The trade-off is that approval depends on credit score and debt-to-income ratio. Veterans with damaged credit may not qualify for rates that make consolidation financially worthwhile.
Veteran-Specific Grants and Non-Repayable Assistance
The following programs provide direct financial assistance with no repayment requirement. They are not substitutes for a long-term debt management strategy, but they can resolve an immediate crisis while a broader plan is put in place.
VFW Unmet Needs: Grants up to $2,500 for active-duty service members, including activated Guard and Reserve members, facing unexpected financial hardship related to deployment or military service. Note that this program is for active-duty members only and does not cover veterans who have separated.
USA Cares: Financial assistance for housing, utilities, and transportation for post-9/11 veterans in distress.
The American Legion Temporary Financial Assistance (TFA): Grants up to $2,500 for housing, utilities, and food for families of active-duty and veteran members with minor children in the home.
Operation Homefront Critical Financial Assistance: Covers rent, mortgage, utilities, and car payments. Veterans qualify only if they served post-9/11, sustained a wound, illness, or injury in the line of duty, and are within 10 years of separation. Active-duty eligibility is generally limited to ranks E-1 through E-6.
Where to Start When the Debt Feels Unmanageable
The most effective debt help for veterans looks different from civilian debt advice because the tools available to them are different. VA waivers, federal interest rate caps, cash-out refinancing, and direct grants are resources most general finance guides never mention.
The programs in this guide work best in a specific order.
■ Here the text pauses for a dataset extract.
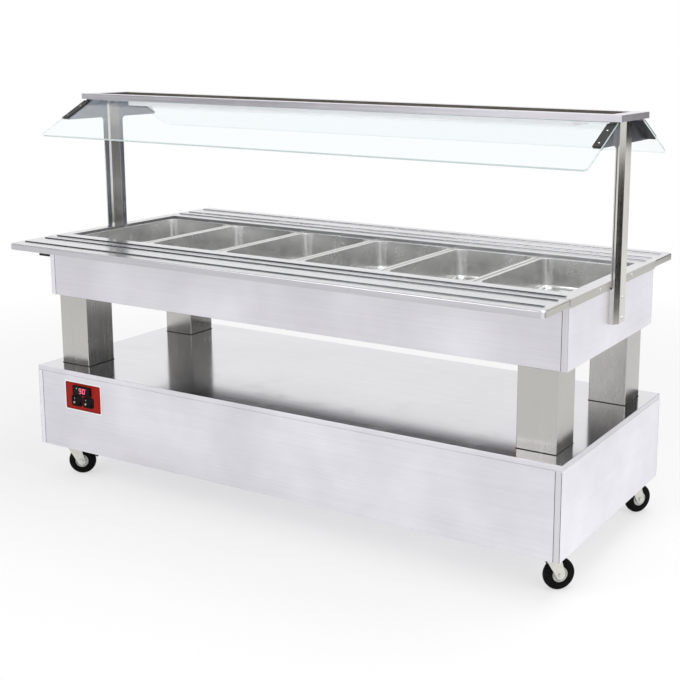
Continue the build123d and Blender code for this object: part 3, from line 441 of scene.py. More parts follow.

Start by identifying any unclaimed benefits, since a retroactive award can resolve the debt problem before any other step is needed. If you have VA debt, work through the VA's own resolution options before turning to outside consolidation.
Invoke your federal protections early, especially SCRA, which has a deadline tied to your active-duty status. And if an immediate cash shortfall is the pressing issue, the grant programs above are designed specifically for that moment.